(Objective) Locate the line bearing "a turned wall." in the material below, then reproduce it and each following line up to and including the line bearing "imported = [obj".

>>>

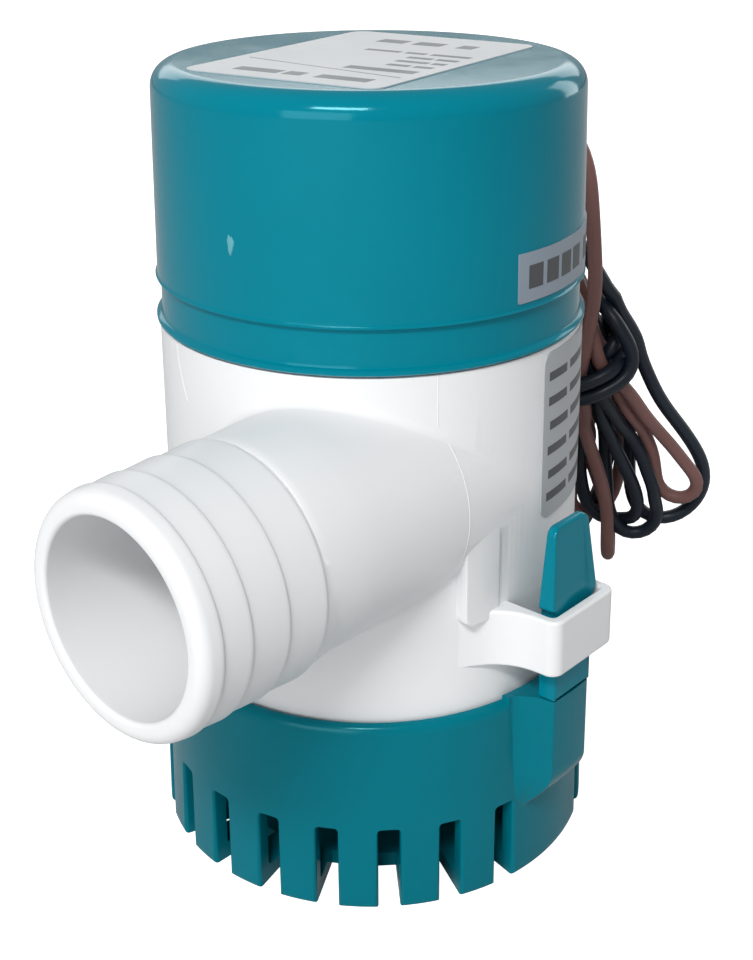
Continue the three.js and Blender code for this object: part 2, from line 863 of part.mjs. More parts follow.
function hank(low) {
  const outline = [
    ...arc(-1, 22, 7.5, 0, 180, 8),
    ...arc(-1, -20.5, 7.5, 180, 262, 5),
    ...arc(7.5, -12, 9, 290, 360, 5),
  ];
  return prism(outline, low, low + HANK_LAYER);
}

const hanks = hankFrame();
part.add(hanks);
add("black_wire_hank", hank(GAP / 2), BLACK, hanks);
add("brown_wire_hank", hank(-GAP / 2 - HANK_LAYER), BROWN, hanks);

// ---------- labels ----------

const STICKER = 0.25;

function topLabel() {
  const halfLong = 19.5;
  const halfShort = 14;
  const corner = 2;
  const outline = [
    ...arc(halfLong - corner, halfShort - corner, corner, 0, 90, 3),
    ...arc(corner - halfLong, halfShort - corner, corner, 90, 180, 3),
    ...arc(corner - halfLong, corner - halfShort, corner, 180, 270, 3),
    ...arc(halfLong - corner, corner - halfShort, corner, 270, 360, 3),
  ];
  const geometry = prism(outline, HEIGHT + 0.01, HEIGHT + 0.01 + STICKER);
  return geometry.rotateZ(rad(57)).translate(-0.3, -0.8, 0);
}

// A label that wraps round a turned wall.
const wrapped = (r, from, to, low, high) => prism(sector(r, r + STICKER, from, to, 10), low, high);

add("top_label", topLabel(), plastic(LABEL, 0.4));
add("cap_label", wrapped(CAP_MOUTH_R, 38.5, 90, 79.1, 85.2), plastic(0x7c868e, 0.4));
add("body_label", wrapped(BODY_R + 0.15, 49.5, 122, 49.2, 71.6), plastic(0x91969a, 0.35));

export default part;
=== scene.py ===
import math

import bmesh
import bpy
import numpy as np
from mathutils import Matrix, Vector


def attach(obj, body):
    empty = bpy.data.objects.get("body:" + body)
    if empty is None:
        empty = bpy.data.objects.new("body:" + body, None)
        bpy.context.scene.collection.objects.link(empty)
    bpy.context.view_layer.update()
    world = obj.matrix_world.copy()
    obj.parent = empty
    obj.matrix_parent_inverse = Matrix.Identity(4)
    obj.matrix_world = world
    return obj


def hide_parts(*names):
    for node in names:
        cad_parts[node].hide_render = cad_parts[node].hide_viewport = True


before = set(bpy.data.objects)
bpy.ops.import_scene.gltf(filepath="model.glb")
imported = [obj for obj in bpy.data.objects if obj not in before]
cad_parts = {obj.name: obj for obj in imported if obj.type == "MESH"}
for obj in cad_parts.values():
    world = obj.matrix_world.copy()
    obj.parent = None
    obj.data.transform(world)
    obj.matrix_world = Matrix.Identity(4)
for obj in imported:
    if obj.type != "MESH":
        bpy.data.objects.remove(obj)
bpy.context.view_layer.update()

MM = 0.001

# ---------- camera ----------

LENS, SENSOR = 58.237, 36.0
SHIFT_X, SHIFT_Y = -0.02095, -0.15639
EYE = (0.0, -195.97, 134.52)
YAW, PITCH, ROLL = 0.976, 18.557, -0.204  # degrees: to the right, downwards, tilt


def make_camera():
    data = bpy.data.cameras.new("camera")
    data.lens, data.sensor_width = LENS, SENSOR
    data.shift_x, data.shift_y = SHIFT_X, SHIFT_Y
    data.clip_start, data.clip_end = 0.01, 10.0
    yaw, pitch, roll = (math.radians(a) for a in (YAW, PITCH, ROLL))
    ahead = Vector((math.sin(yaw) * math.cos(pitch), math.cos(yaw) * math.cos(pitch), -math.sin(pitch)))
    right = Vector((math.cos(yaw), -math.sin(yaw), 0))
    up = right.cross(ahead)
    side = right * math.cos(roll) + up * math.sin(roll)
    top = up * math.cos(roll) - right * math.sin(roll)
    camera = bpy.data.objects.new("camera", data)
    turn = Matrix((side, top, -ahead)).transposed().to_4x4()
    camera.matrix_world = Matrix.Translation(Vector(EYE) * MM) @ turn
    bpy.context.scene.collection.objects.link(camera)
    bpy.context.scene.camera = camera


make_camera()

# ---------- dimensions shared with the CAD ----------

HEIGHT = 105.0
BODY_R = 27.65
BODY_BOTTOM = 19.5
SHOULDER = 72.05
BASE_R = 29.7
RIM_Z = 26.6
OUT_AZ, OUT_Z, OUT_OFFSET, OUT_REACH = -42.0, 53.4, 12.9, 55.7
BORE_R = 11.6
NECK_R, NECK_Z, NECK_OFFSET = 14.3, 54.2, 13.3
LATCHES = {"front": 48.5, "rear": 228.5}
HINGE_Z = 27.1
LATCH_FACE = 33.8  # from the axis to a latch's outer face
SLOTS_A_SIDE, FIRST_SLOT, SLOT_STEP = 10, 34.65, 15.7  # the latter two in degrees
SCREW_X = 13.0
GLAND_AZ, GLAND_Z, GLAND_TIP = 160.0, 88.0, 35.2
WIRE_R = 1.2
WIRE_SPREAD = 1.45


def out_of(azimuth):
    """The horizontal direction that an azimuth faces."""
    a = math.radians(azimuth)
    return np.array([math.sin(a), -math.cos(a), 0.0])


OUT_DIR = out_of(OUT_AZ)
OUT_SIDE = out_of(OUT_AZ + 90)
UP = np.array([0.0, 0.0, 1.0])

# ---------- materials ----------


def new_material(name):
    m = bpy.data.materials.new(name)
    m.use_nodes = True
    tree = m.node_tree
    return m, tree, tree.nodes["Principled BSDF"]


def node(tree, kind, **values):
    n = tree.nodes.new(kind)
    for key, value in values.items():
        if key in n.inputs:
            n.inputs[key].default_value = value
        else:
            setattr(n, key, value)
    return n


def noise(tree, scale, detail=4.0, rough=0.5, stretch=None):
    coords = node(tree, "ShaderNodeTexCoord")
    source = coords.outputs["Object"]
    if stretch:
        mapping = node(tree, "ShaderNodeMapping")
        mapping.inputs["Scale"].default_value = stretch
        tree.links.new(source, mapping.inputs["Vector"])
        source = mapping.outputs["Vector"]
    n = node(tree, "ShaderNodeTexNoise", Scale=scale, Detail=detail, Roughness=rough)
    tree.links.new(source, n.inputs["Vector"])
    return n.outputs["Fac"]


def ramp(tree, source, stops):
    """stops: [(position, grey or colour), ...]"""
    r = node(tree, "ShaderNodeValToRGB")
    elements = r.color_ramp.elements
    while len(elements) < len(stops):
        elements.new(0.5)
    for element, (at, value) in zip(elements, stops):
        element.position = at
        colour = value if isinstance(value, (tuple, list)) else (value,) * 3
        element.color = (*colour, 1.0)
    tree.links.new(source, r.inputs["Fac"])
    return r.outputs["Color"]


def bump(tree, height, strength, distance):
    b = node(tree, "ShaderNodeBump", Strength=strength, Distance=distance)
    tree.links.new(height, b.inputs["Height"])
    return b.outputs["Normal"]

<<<

(Response for this exercise)
// A label that wraps round a turned wall.
const wrapped = (r, from, to, low, high) => prism(sector(r, r + STICKER, from, to, 10), low, high);

add("top_label", topLabel(), plastic(LABEL, 0.4));
add("cap_label", wrapped(CAP_MOUTH_R, 38.5, 90, 79.1, 85.2), plastic(0x7c868e, 0.4));
add("body_label", wrapped(BODY_R + 0.15, 49.5, 122, 49.2, 71.6), plastic(0x91969a, 0.35));

export default part;
=== scene.py ===
import math

import bmesh
import bpy
import numpy as np
from mathutils import Matrix, Vector


def attach(obj, body):
    empty = bpy.data.objects.get("body:" + body)
    if empty is None:
        empty = bpy.data.objects.new("body:" + body, None)
        bpy.context.scene.collection.objects.link(empty)
    bpy.context.view_layer.update()
    world = obj.matrix_world.copy()
    obj.parent = empty
    obj.matrix_parent_inverse = Matrix.Identity(4)
    obj.matrix_world = world
    return obj


def hide_parts(*names):
    for node in names:
        cad_parts[node].hide_render = cad_parts[node].hide_viewport = True


before = set(bpy.data.objects)
bpy.ops.import_scene.gltf(filepath="model.glb")
imported = [obj for obj in bpy.data.objects if obj not in before]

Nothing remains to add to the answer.